また、意外に感じるかもしれませんが、傾聴力を身に付けると自分自身を深く知ることにも繋がります。相手の話を相手の立場に立って聞くことで、自分から見ていた状況と、相手から見えていた状況が違うと気付くことがあります。そういった時は、相手の考えを深く理解しようと努め、相手の立場と自分の立場を比較することとなります。その結果、自分の内面を客観的に考えるようになるため、会話を通して自分に対する理解も深まります。

3.傾聴力を高めるには

身に付けることでメリットになる傾聴力ですが、どのようにすれば磨くことができるのでしょうか。

●相手の話を聞く態度と姿勢を意識する。
まずは「しっかりと話を聞く意志がある」と思ってもらうことから始まります。コミュニケーションにおいて、言葉を用いない部分での非言語コミュニケーションはとても重要です。
① 相槌を打つ
相槌を打つことで、話を真摯に聞いていること、共感していることを示します。ただし、相槌を打ちすぎると適当に反応しているように受け取られてしまうこともあるため注意が必要です。
② アイコンタクトで反応する
目を見て話をきくことで、真剣に話を聞いている姿勢を示すことができます。目を合わせることが苦手な方は眉間の辺りを見るよう意識すれば、自然なアイコンタクトとなります。
③ 基本はやわらかい表情で
相手が緊張しないよう、話しやすい環境をつくるためにも顔の表情には気をつけましょう。

●沈黙を怖がらない。
沈黙は相手が自分の考えを頭の中で整理している最中なので、妨げないようにしましょう。
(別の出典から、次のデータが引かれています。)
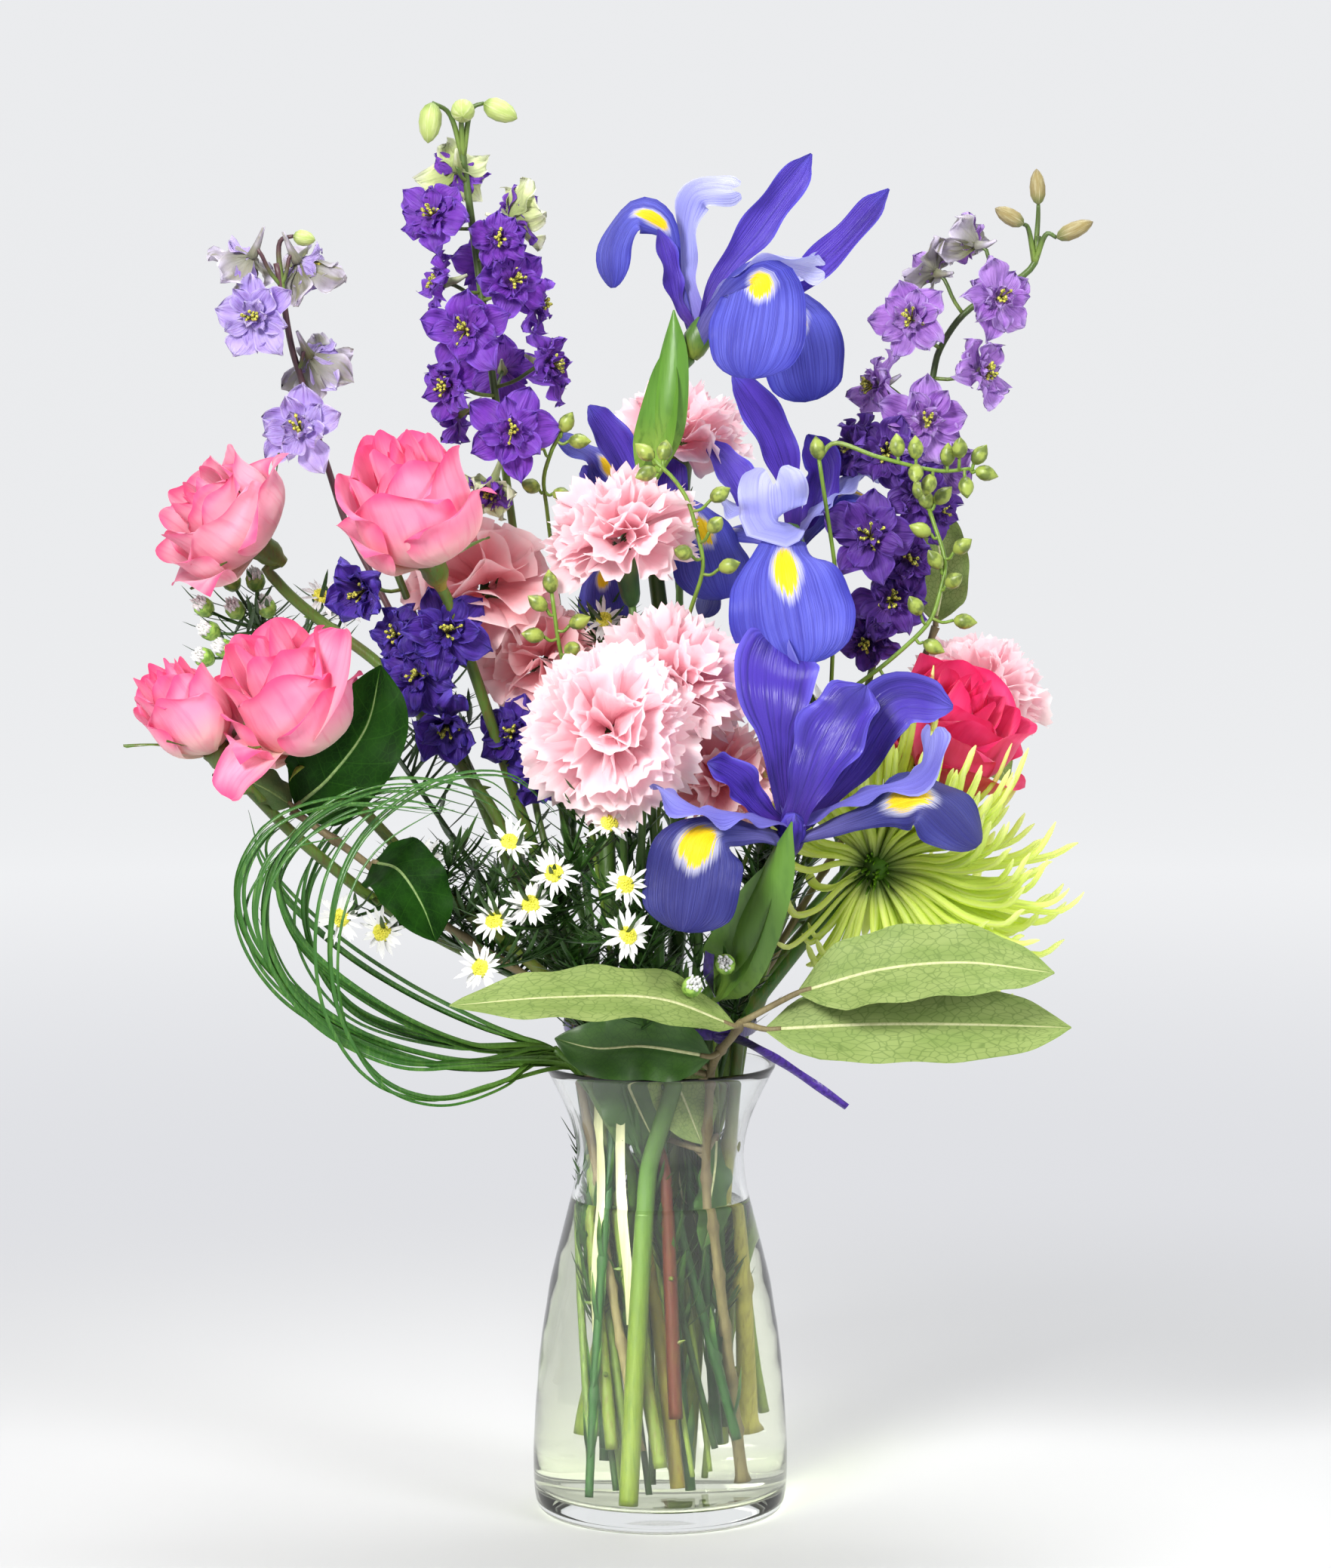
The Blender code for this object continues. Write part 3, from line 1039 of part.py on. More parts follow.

沈黙が耐えられないからといって、焦って話し始めてしまわないようにしましょう。

●ミラーリングで安心感を持ってもらう。
ミラーリングとは、鏡のように相手と同じ動作を行う技法です。この技法を使うことでお互いの親密感を高める効果があります。ポイントとしては、相手の動作を全て真似るのではなく、少しタイミングをずらしたり、声のトーンを似せたりする程度にしましょう。また、技法を意識しすぎて、相手の話が頭に入っていないといったことにならないように注意が必要です。あくまで、話を深く聞くテクニックなので意識しすぎないようにしましょう。

●バックトラッキングで共感を示す。
相手の発言と同じ発言をそのまま返すことで、相手の話に興味がある姿勢を示すことができます。いわゆる「オウム返し」です。例えば、相手が「悲しいことがあって」と言われた場合に「悲しいことがあったのですね」と返すことで、相手に「話を聞いてくれる」と思ってもらえます。あくまで、相手の話を聞くことが目的なので、思わず自分の話をしないように気を付けましょう。

●話をまとめて言い換える。
相手の話をきいて、要点をまとめて言い換えることは、大切なポイントです。例えば、相手が「考えなしですぐ動いてしまう」と話された際には、「行動力があるのですね」とプラスの表現に言い換えます。話した内容が他人の言葉で返ってくることで、自分の考えを客観視してもらえます。

●相手の気持ちになって考える。
人はつい自分の立場で考えてしまいがちです。そこから一歩踏み込み、相手の立場に置かれたらどうなのかを基準に考えることで深い部分まで掘り下げて理解できるようになります。

●自己開示で話を広げる。
自己開示とは、自分の考え、経験、感情を伝えることを言います。自分が心を開いて接することで、相手も心を開きやすい雰囲気になります。ただし、自分の話ばかりになってしまわないように注意が必要です。

●答えやすい質問で話を掘り下げる。
いきなり核心をついた質問を投げかけても相手が答えづらいこともあります。まずは簡単で何気ない話題や質問から始めると相手もスムーズに話しやすくなります。
どう質問していいか悩んだ時は5W1Hに沿って考えてみると効果的です。

<5W1Hとは>
・When(いつ)
・Where(どこで)
・Who(誰が)
・What(何を)
・Why(なぜ)
・How(どのように)

4.まとめ

私自身も会話をする際に、「どうすれば自分の気持ちを伝えられるだろう」「どう表現すれば伝わりやすくなるだろう」と話すことに意識が向きがちで、相手の話を聞けていなかったと反省することがあります。上記の方法を参考にして、相手の気持ちを汲み取ることを意識していきます。一度の会話で相手の本心を聞きとることは難しいこともあります。繰り返し会話を行う中で、相手への好奇心を絶やさず持ち続けることが重要なのだと思います。